The first 12 chapters of the book of Acts describe the establishment of the New Testament church under the direction of the Holy Spirit. Peter is the main character. The rest of the book of Acts — chapters 13 through 28 — chronicles the experiences of Paul’s missionary journeys.
The events recorded in Acts cover a period of about 30 years, beginning with the Lord Jesus’ ascension in A.D. 33 and extending to Paul’s two-year Roman house arrest that ended about A.D. 62.
The most popular view of the purpose of Acts is the historical view. It records the spread of the gospel message from Jerusalem to Judea to Samaria and to the ends of the earth (1:8). The little religious group that met in a corner of Palestine…..in 30 years their message reached Rome, a distance of around 2500 miles by land. Nothing could stop the steady growth of Christianity.
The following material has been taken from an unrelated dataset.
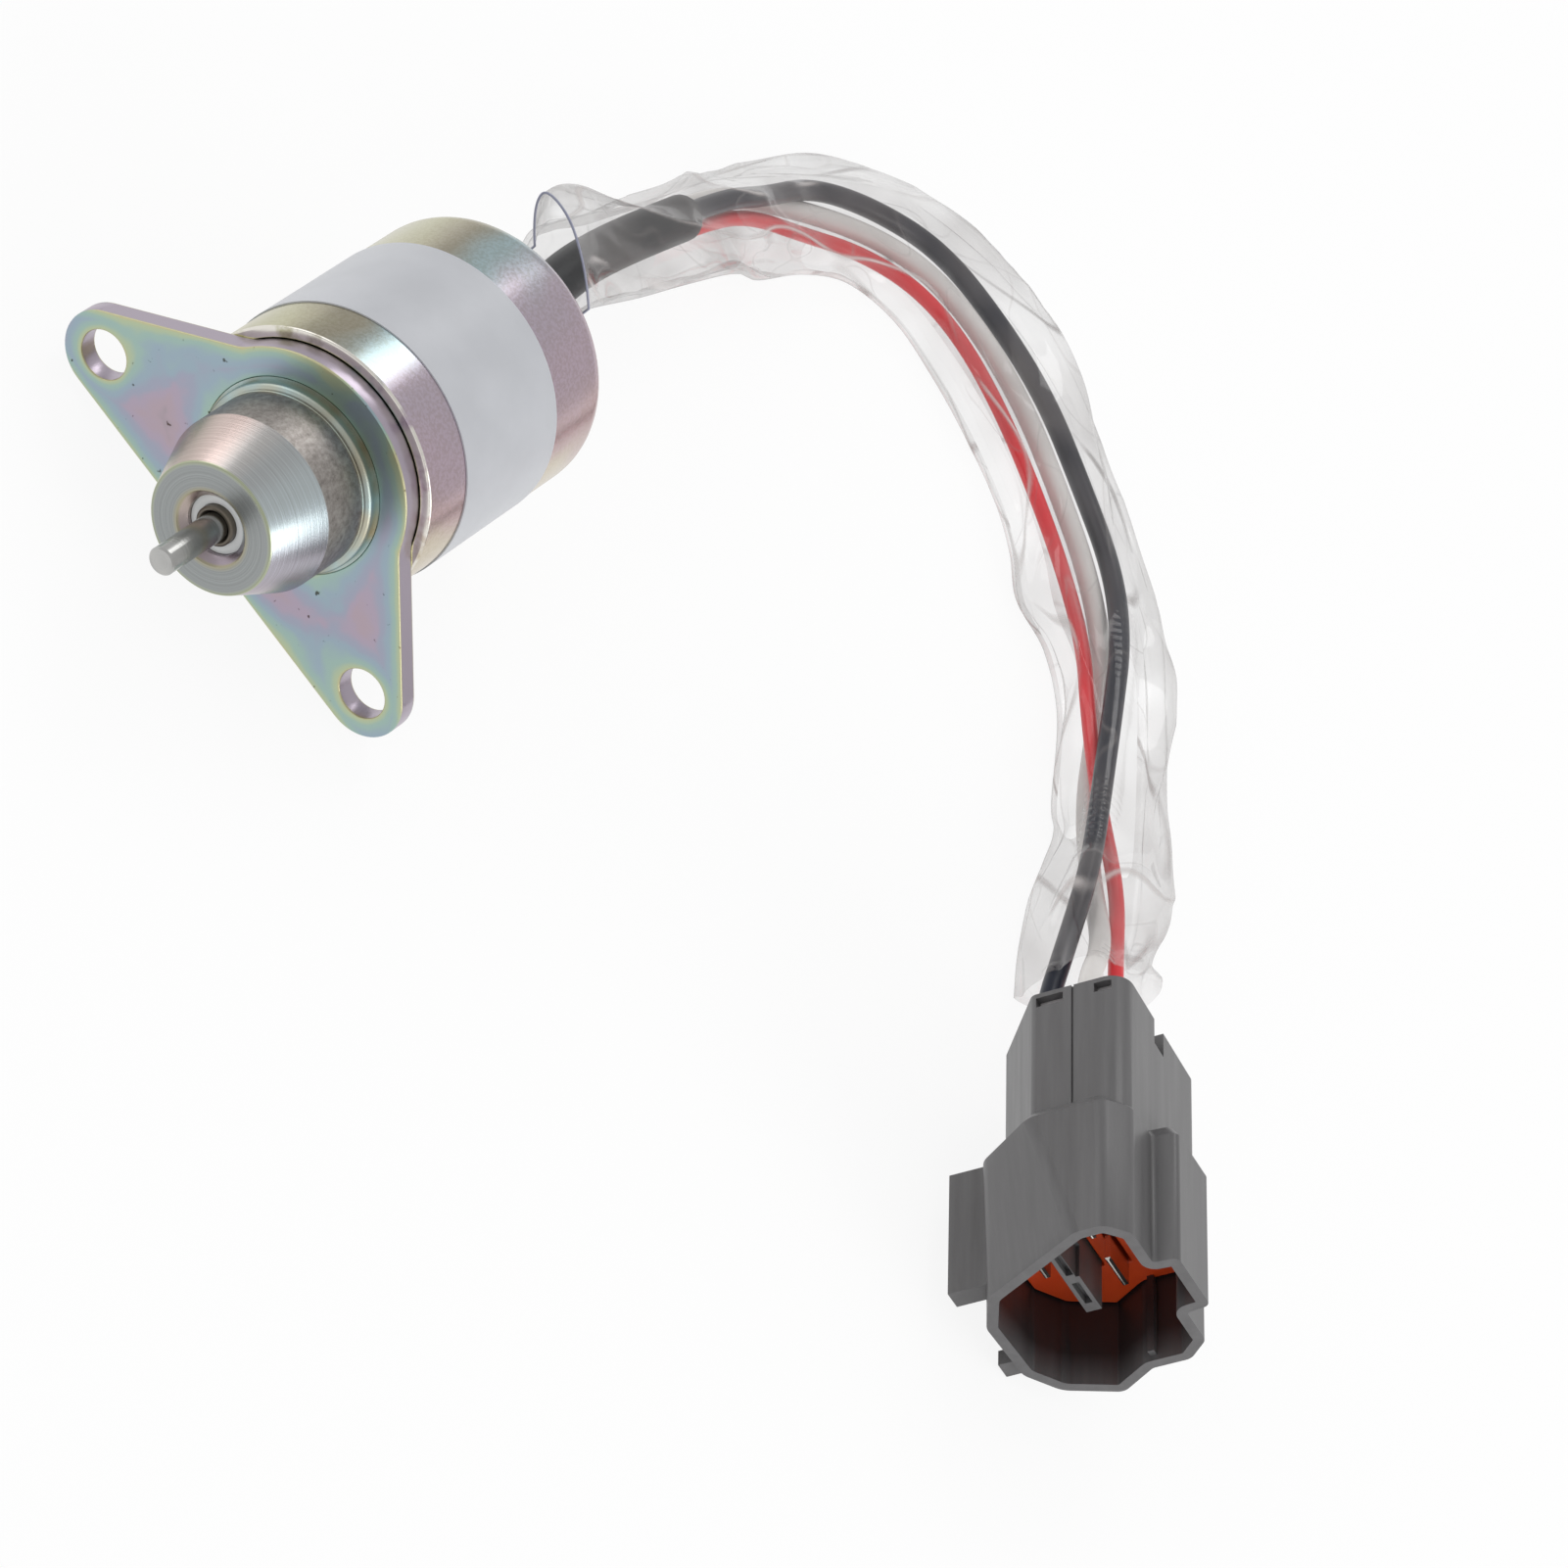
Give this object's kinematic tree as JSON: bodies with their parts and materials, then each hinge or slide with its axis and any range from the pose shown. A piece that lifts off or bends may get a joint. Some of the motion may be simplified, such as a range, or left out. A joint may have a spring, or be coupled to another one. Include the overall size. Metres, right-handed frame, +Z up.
{
  "type": "fuel shutoff solenoid",
  "caption": "Cylindrical plunger solenoid on a triangular two-ear flange, with a conical nose and push pin, a sleeved harness at the back and a sealed keyed connector.",
  "frame": {"origin": "on the plunger's axis, at the flange's front face", "axes": "+X runs out of the nose along the plunger's axis, +Y towards one ear of the flange, +Z up from the surface the part lies on"},
  "size_m": [0.1934, 0.1932, 0.0383],
  "materials": {
    "zinc_plate": "zinc plated with an iridescent passivation",
    "machined_steel": "fine turned",
    "plated_washer": "satin plated",
    "bushing_bronze": "oiled sintered metal",
    "spring_steel": "bright drawn wire",
    "tube_brass": "drawn",
    "bobbin_nylon": "moulded",
    "coil_wire": "enamelled copper wire",
    "black_rubber": "moulded",
    "shrink_tube": "satin shrunk sleeve",
    "label_film": "satin film, left bare",
    "black_insulation": "smooth",
    "white_insulation": "smooth",
    "red_insulation": "smooth",
    "clear_film": "creased clear vinyl",
    "grey_nylon": "moulded",
    "white_nylon": "moulded",
    "orange_silicone": "soft moulded",
    "tinned_brass": "bright tin"
  },
  "bodies": {
    "body": {"can": "zinc_plate", "mounting_flange": "zinc_plate", "nose": "machined_steel", "nose_washer": "plated_washer", "pin_bushing": "bushing_bronze", "return_spring": "spring_steel", "pole_piece": "machined_steel", "guide_tube": "tube_brass", "bobbin": "bobbin_nylon", "pull_coil": "coil_wire", "hold_coil": "coil_wire", "rear_plate": "machined_steel", "cable_grommet": "black_rubber", "heat_shrink": "shrink_tube", "label": "label_film", "black_wire": "black_insulation", "white_wire": "white_insulation", "red_wire": "red_insulation", "clear_sleeve": "clear_film", "connector_housing": "grey_nylon", "terminal_divider": "grey_nylon", "terminal_retainer": "white_nylon", "front_seal": "orange_silicone", "black_terminal": "tinned_brass", "white_terminal": "tinned_brass", "red_terminal": "tinned_brass", "black_wire_seal": "orange_silicone", "white_wire_seal": "orange_silicone", "red_wire_seal": "orange_silicone"},
    "plunger": {"plunger": "machined_steel", "plunger_pin": "machined_steel"}
  },
  "joints": [
    {"name": "plunger_slide", "type": "slide", "parent": "body", "child": "plunger", "axis": [1, 0, 0], "range_m": [-0.01, 0], "stiffness_N_per_m": 350, "springref_m": 0.006, "deforming": ["return_spring"]}
  ]
}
It is the only Bible book that records the historical transition from Judaism to Christianity….from law to grace….from the Old Covenant to the New Covenant. It explains the change from a Jewish ministry to a Gentile one and from Peter to Paul. It provides basic information about and insight into the early church. It clarifies how God’s dealings with humankind had taken a different course because of the Jews’ rejection of their Messiah. And it challenges every modern Christian.
Acts displays the universality of Christianity. The gospel goes to Samaritans, Ethiopians, and Gentiles. It goes to the poor and the wealthy, the educated and uneducated, both men and women. It goes to different cultures, segments of society, races, economic standings.
The message of Acts is that the church of Jesus Christ is God’s instrument to glorify Himself in the present age. God’s sovereignty is clearly in view throughout these pages.